7 社会に出た時のために現代の国語を学ぶ必要

 先日あるテレビ番組を見ていると、自動車の運転免許の学科試験になかなか合格しないというケースがとりあげられていました。云(うん)十回もトライしているのに、合格基準点に達しないということでした。タレントが一緒に数をこなす勉強をするのですが、はかどらないので、ご本人は泣いてしまう状態でした。結局、放送時までに合格するには至らなかったようです。ご本人は自分は勉強が苦手なのでと言っていました。見ていて、気の毒でもらい泣きしそうになりました。教習所に通い運転免許取得に向けてはそれなりの高額費用がかかるのですが、卒業証明書には有効期間があるので合格できずにそれを過ぎると、それがもう一度教習所通いから費用がかかることになってしまいます。
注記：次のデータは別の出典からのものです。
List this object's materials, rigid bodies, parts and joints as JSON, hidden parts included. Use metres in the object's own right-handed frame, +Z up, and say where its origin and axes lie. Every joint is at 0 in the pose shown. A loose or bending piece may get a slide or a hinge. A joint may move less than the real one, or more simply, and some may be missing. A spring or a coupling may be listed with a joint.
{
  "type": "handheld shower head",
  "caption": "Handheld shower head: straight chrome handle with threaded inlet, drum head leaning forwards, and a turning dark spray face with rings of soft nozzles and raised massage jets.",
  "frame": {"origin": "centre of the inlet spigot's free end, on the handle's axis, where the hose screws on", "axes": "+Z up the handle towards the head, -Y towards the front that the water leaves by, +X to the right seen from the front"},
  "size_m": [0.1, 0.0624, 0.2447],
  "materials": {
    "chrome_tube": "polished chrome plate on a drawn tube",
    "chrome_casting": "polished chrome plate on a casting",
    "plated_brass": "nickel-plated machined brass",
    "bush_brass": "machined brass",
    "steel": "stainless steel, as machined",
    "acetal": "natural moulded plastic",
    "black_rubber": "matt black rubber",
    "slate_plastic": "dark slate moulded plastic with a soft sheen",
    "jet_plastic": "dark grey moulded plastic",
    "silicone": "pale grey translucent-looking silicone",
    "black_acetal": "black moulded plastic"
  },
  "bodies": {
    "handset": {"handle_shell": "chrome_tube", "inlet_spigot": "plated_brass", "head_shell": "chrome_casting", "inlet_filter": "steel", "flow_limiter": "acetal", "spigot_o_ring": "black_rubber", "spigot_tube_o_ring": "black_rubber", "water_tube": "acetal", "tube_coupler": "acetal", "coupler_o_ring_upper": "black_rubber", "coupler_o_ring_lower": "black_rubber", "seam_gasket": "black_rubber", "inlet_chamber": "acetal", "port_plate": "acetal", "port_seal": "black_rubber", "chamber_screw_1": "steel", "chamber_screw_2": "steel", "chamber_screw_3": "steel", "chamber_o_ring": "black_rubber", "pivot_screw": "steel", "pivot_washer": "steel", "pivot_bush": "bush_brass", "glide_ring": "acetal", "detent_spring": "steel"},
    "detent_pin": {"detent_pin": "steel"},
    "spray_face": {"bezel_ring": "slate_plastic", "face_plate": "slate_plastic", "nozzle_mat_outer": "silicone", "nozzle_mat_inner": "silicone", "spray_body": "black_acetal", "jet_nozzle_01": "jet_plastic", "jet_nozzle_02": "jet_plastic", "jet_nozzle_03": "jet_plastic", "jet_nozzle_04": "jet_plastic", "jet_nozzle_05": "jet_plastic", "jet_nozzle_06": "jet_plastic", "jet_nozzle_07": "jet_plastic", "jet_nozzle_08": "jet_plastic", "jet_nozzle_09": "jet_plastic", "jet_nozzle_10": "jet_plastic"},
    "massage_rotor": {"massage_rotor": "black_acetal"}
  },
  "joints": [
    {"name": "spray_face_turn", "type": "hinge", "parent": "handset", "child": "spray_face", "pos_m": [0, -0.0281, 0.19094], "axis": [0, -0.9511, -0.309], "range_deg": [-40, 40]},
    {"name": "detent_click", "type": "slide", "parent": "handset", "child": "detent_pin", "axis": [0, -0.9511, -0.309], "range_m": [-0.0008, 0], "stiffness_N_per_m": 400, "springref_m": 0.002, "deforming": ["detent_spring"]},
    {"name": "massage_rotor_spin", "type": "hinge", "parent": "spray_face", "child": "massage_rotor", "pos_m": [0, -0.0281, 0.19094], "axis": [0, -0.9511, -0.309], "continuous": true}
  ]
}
 現在の免許学科試験はいわゆるひっかけ問題が多く出ているということでした。「ひっかけ」という言葉の語感からして、ひっかけ問題はマイナスイメージが伴います。しかし、問題を作る側からしてみると、正誤問題などの形式で、取り扱われている内容をしっかりと把握しているかどうかをチェックするためには、こういう問題が必要だということになります。

 その典型の最たるものがいわゆる大学入試の国語の共通テスト問題です。思考力を測るには○×問題や選択肢問題ではダメだ、記述式問題でなければ、という意見は根強くあります。それはそうなのですが、国語の記述式問題は採点にも大きな技量が必要で、専門の国語の教員でも時間がとてもかかります。結果を出さねばならない期限がありますから、記述式問題ばかりというわけにはいきません。特に結果発表を急ぐような場合は、記号で解答できる出題が選ばれることになります。記号解答の問題で内容把握がしっかりとできているかどうかをみるには、よく読んで頭の中で内容を具体的にイメージしながらでないと間違ってしまうようなものを作る必要があるということです。
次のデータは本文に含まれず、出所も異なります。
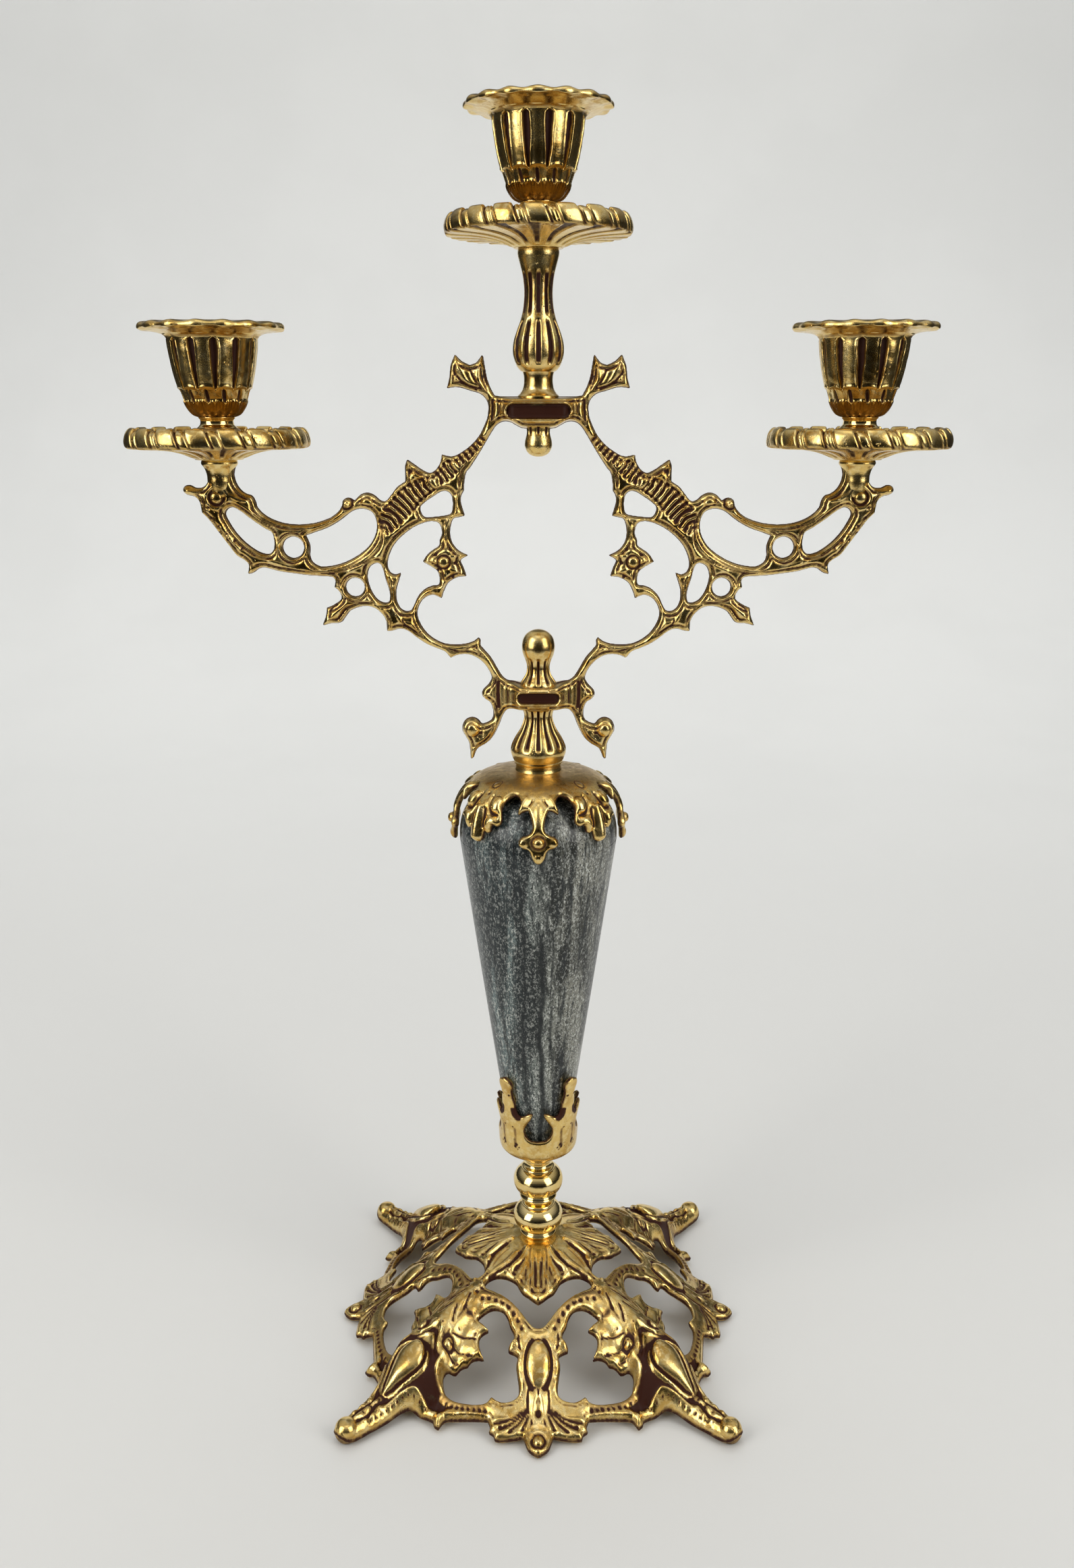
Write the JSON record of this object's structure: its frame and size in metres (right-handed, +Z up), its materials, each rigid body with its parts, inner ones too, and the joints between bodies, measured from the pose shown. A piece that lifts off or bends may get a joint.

 どういうものであれ、テストには傾向と対策が必要です。とにかく数をこなす作戦という方法もありますが、免許学科の試験のように受験期限が決められている場合などはあまりお勧めできません。出題の傾向を知って、いわゆる「ひっかけ」方のパターンを把握して、自分がひっかかりやすい問題傾向をおさえて、そういう部分に対策の重点を集中して勉強するほうが効率的だということになります。学習認知の専門的には解法の「スキーマ」を身につけるということにもなります。このブログでも何度か言ってきましたが、高校の定期考査でも計画を立てて、対策をして臨むことが大切になります。定期考査はそういう段取りの力を育成するためのものでもあるのですから。

 国語の現代文の勉強なんかなぜ必要なのか、わからないという意見を言う人がいますが、日常会話レベルではおさまらない言葉のやりとりが要る段階では、資格試験からビジネスシーンまで国語のそれなりの能力が求められるのです。試験対策で文章の問題の傾向と対策を立て、どこに重点を置くかということを判断するにも国語力がいるのです。初等教育からはじまる意図的な国語の学びの積み重ねが社会に出た時に必要な国語力の育成には欠かせません。